Sunday, we had a visit with the foster family and the girls’ adoption specialist. I thought it would go terribly and the girls would want to go home with them, but God had it under control. Everyone was fine. Then, at dinnertime Luke headed back home. For two nights I was on my own, and it was a little terrifying, but it went really well. Considering I was a new mom, had three toddlers, was in a town I didn’t know at all, and I had to find ways to entertain and contain them, I was doing well.

I also had my first experience with rude judgmental people. I had no idea that people would assume negative things about my children, and me simply because they didn’t look like each other or me. Or that they would announce these rude things so loudly and in front of my children. By the grace of God, I stayed calm (and I really don’t say that lightly). I could’ve easily ripped someone’s head off in that angry mama bear moment. But instead, I icily responded and diffused the situation.

Tuesday, I dropped my sweet girls off at their foster family and promised to be back very soon. My littlest one was quite upset at me. It broke my heart. She wouldn’t even say bye to me or look at me.

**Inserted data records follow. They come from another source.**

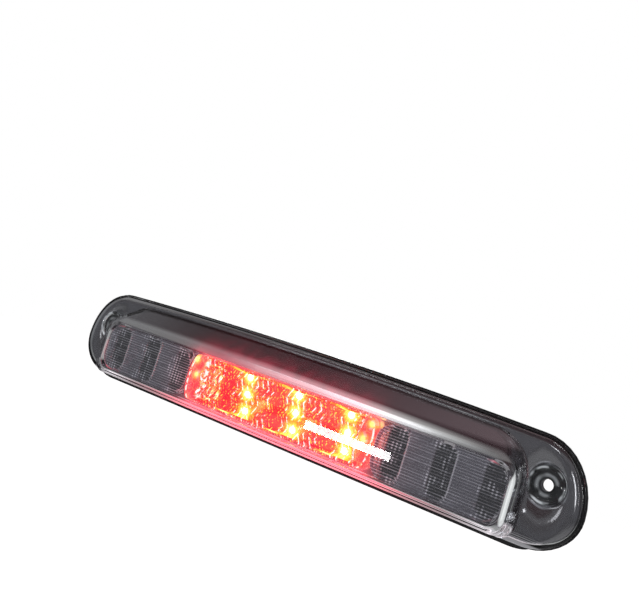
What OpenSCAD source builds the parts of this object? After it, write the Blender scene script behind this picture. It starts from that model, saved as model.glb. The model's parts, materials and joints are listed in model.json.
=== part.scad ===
// LED third brake light with a cargo lamp at each side, as fitted to the rear of a pickup cab.
// +X runs along the lamp, the lens faces -Y, +Z is up. The origin lies midway between the two
// screw holes, on the mounting face of the gasket.

/* [Outline] */
// Overall length over the mounting flange
lamp_length = 465; // [461:1:469]
// Height of the flange's top edge above the screw holes, at mid length
top_edge = 35.5; // [35:0.5:37]
// Depth of the flange's bottom edge below the screw holes
bottom_edge = 44.5; // [44:0.5:46]
// How much lower the crowned top edge is where its end corners start
crown = 3.6; // [3:0.2:4]
// Distance from the mounting face to the front of the lens
lens_front = 30; // [29.5:0.5:31]
// Wall of the clear outer lens
lens_wall = 2.5; // [2.3:0.1:2.6]

/* [Screw ears] */
// Distance between the two screw holes
hole_spacing = 411; // [409:1:412]
// Diameter of the screw holes
hole_d = 8; // [7:0.5:8]
// Diameter of the dished recess round each screw hole
recess_d = 22; // [20:0.5:22]

/* [Lamps] */
// Distance between the columns of brake light diodes
brake_pitch = 50; // [48:1:52]
// Distance between the oval cups of a cargo lamp
cargo_pitch = 36.5; // [36:0.5:37]
// Distance between the rows of diodes
row_pitch = 14.5; // [14:0.5:14.5]
// Height of the middle row of diodes, against the screw holes
row_middle = -15.5; // [-16:0.5:-15]
// Lean of the circuit boards, which lets the diodes point level on a slanted cab
board_lean = 12; // [10:1:13]
// Distance between the horizontal flutes of a cargo lens
flute_pitch = 2; // [1.8:0.1:2.4]
// Distance between the zigzag prisms of the brake lens
prism_pitch = 5.2; // [5:0.1:5.6]

/* [Rear] */
// Distance from the mounting face to the back of the housing
housing_depth = 26; // [26:1:30]
// Wall of the rear housing
housing_wall = 2; // [1.8:0.1:2.2]
// Depth of the connector socket behind the housing
socket_depth = 16; // [14:1:20]

/* [Hidden] */
$fn = 48;

half = lamp_length / 2;
hole_x = hole_spacing / 2;

// Heights above the mounting face, towards the front
gasket_t = 2;
flange_top = 4;
lens_foot = 4.5;
ear_top = 10;
dish = 2;                         // depth of the recess round a screw hole
cup_floor = ear_top - dish;
floor_back = 15.5;
floor_front = 17;
brake_lens_top = 19.5;
cargo_lens_top = 26;
cup_back = -12.5;
board_front = -17.4;
board_back = -19;
housing_inside = housing_wall - housing_depth;

edge = 1;                         // the lens stands back from the flange's edge
bezel_gap = 0.4;
bezel_wall = 1.4;
pan_top = 24;                     // front of the wall round the bezel's recessed floor
end_corner = [37.5, 45];          // radii of the upper end corners, along X and Z
foot_corner = [34, 30];           // radii of the lower end corners
rows = [for (k = [-1 : 1]) row_middle + k * row_pitch];
brake_columns = [for (k = [-1 : 1]) k * brake_pitch];
cargo_middle = 139.5;
cargo_columns = [for (k = [-1 : 1]) cargo_middle + k * cargo_pitch];
cargo_screw_x = [for (k = [-0.5, 0.5]) cargo_middle + k * cargo_pitch];
slot_w = 15;                      // width and height of a cargo lamp's oval cup
slot_h = 39.5;
slot_middle = row_middle + 0.75;
zigzag_middle = row_middle - 3.3; // height of the zigzags' middle corner
prism_start = 5.4;                // from a column of diodes to its first zigzag
prism_h = 0.8;                    // height, width and sideways sweep of the zigzag prisms
prism_w = 1.6;
zigzag_h = 3.8;
thin = 0.02;
over = 1;
post_r = 3;
led_r = 2.5;
led_hole_r = 3.1;
flute_r = 0.8;
ear_cup_r = recess_d / 2 + 1.4;
vent_r = 7;
socket_z = row_middle - 6.5;
pin_step = 5;
sleeve_r = 5.5;
sleeve_top = 4.7;

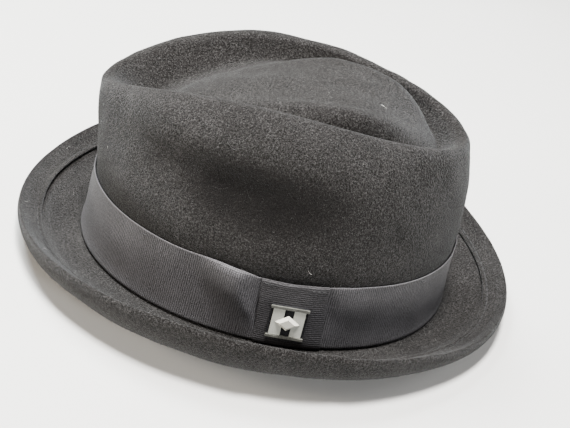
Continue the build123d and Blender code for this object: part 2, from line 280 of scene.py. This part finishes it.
def floor_material():
    """Pale, fading out into the backdrop."""
    made, tree, shader = material("pale_floor", Roughness=0.7, Specular_IOR_Level=0.2)
    tone = noise_at(tree, coordinates(tree), 3, 2)
    tree.links.new(ramp(tree, tone, [(0.3, (0.66, 0.65, 0.625)), (0.7, (0.70, 0.69, 0.665))]),
                   shader.inputs["Base Color"])
    far = add(tree, "ShaderNodeVectorMath", {"operation": "LENGTH"})
    tree.links.new(coordinates(tree), far.inputs[0])
    fade = add(tree, "ShaderNodeMapRange", {"interpolation_type": "SMOOTHSTEP"},
               {"From Min": FLOOR_FADE[0], "From Max": FLOOR_FADE[1]})
    tree.links.new(far.outputs["Value"], fade.inputs["Value"])
    mixed = add(tree, "ShaderNodeMixShader")
    tree.links.new(fade.outputs["Result"], mixed.inputs["Fac"])
    tree.links.new(shader.outputs["BSDF"], mixed.inputs[1])
    tree.links.new(add(tree, "ShaderNodeBsdfTransparent").outputs["BSDF"], mixed.inputs[2])
    tree.links.new(mixed.outputs["Shader"], tree.nodes["Material Output"].inputs["Surface"])
    return made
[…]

On the following Friday, I drove to the halfway point between our house and the foster family’s to pick up the girls. This time they got to come home with me and spend a four-day weekend with us. We had wonderful time. For the first time, our home life met with our new life. We went to the zoo and explored what it meant to be a family of five. Along with the fun and joy we got to experience the trauma our girls had been through.

Although the foster family, Luke, and I agreed the back and forth was getting to be too much and too hard on the girls, the adoption specialist did not. We were required to send them back to the foster family one last time. The girls went back on Tuesday, and that Friday morning we picked them up with all of their belongings (they had a ton, which isn’t always the case) and FINALLY headed home to stay.